Proper grammar may not make you look smart, but bad grammar makes you look dumb.
 
As scientist in residence at the Art Institute of Chicago, I’ve been teaching art students at undergraduate level for eight years. Most of them were badly put off maths at school. I ask them what they found so disagreeable, and there are clear recurring themes: memorisation, especially of times tables, timed tests, right-and-wrong answers, and being made to feel stupid for making mistakes. Often they felt alienated because they had searching questions – such as why does -(-1)=1; do numbers exist; is maths real – but they were told these were silly or irrelevant, and they should get back to their repetitive, algorithmic homework assignments.

https://www.theguardian.com/books/2023/may/29/what-if-nobody-is-bad-at-maths

Brits write "maths" rather than US, "math."

My favorite thing that they found "disagreeable" was "right-and-wrong answers". LMBO. I mean who the hell would want to bothered with something so trivial especially when building a bridge let's say like the Navajo Bridge that crosses a 400 ft wide section of Marble Canyon that's over 400 ft deep. The math(s) can be close enough.

They sound more like philosophers and not anyone you would want anywhere near an engineer project.
 
I see it differently, Vinny,
Intelligent people speak well and stupid ones don't.
That's how I see it.

But evince is right. The constant evolution of language is most painful for those of us who use the current iteration and are loathe to abandon "the rules" as we see them. But our rules as we know them today are equally abhorrent to people of earlier generations.

I'm with you in that I don't like the way English is necessarily evolving after spending all this time learning it, and I massively hate the shift in definitions like "literally" etc. But it is our lot. We will soon be as out of touch with the modern parlance as folks from the 1800's are with ours.

I think French has some strictures put on how the language evolves and what is allowed in the language but I don't think we in the English-speaking world have those guardrails. Would that it were otherwise.
 
You are a shitty human IF you are a human


I display none of the tell tale indications of being a bot hole


But then facts and logic are not you strong suit

You are a bot, you say the same shit over and over and you have no sense of humor.
 
As scientist in residence at the Art Institute of Chicago, I’ve been teaching art students at undergraduate level for eight years. Most of them were badly put off maths at school. I ask them what they found so disagreeable, and there are clear recurring themes: memorisation, especially of times tables, timed tests, right-and-wrong answers, and being made to feel stupid for making mistakes. Often they felt alienated because they had searching questions – such as why does -(-1)=1; do numbers exist; is maths real – but they were told these were silly or irrelevant, and they should get back to their repetitive, algorithmic homework assignments.
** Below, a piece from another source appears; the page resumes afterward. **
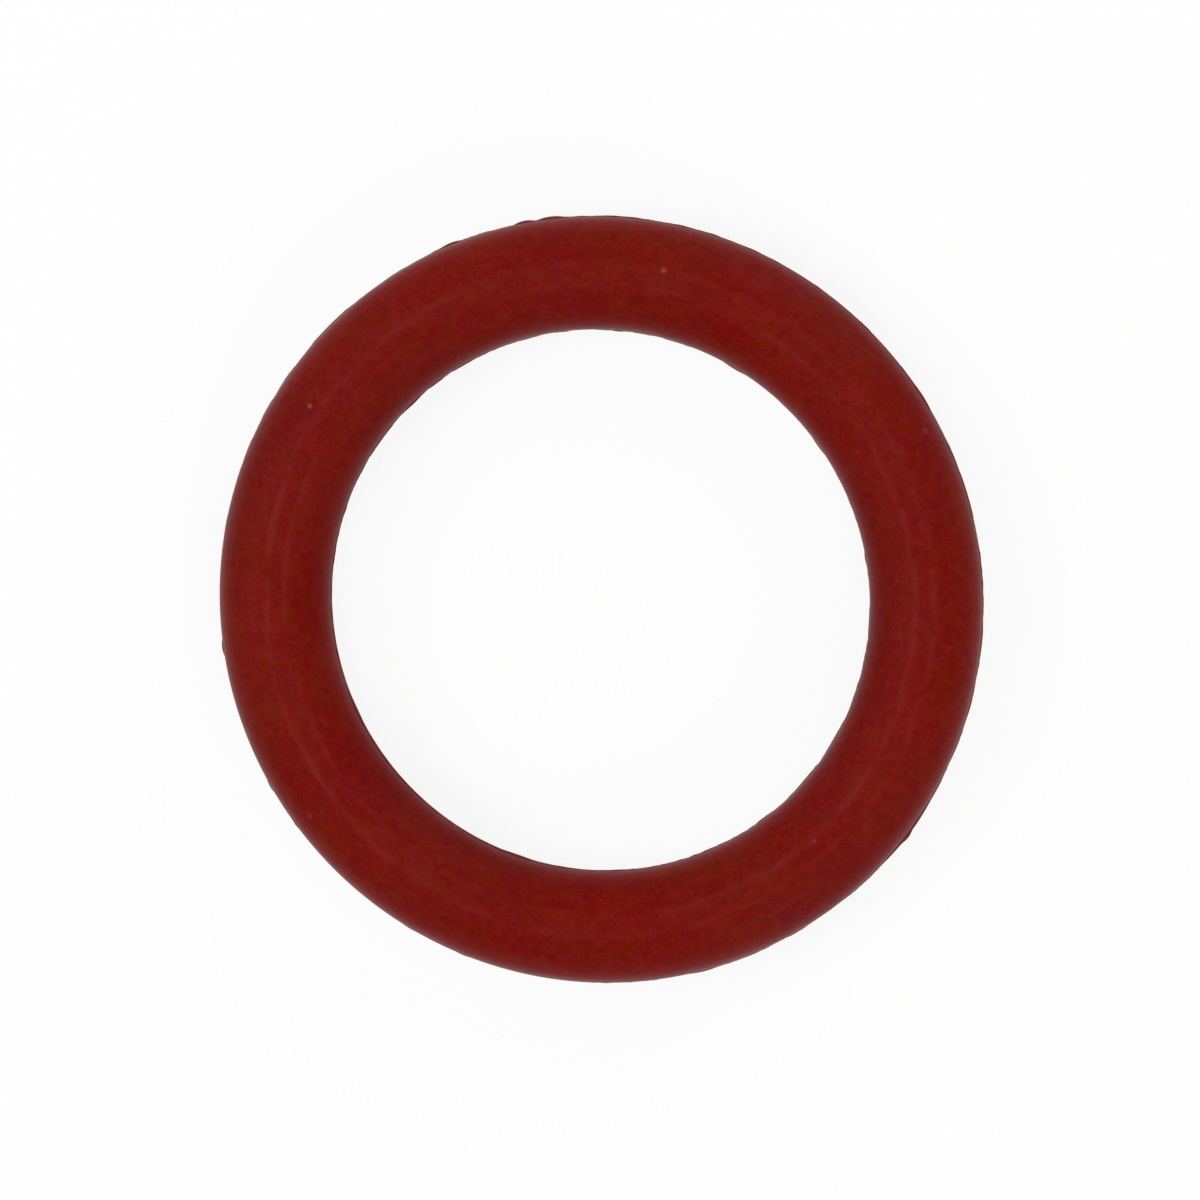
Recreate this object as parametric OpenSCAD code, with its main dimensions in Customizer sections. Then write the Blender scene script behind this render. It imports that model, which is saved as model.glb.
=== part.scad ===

https://www.theguardian.com/books/2023/may/29/what-if-nobody-is-bad-at-maths

Brits write "maths" rather than US, "math."

This is pure copium for the dumbs.
 
You are a shitty human IF you are a human


I display none of the tell tale indications of being a bot hole


But then facts and logic are not you strong suit

Actually, you display all of them and before I pointed this out Grind pointed this out. Years ago.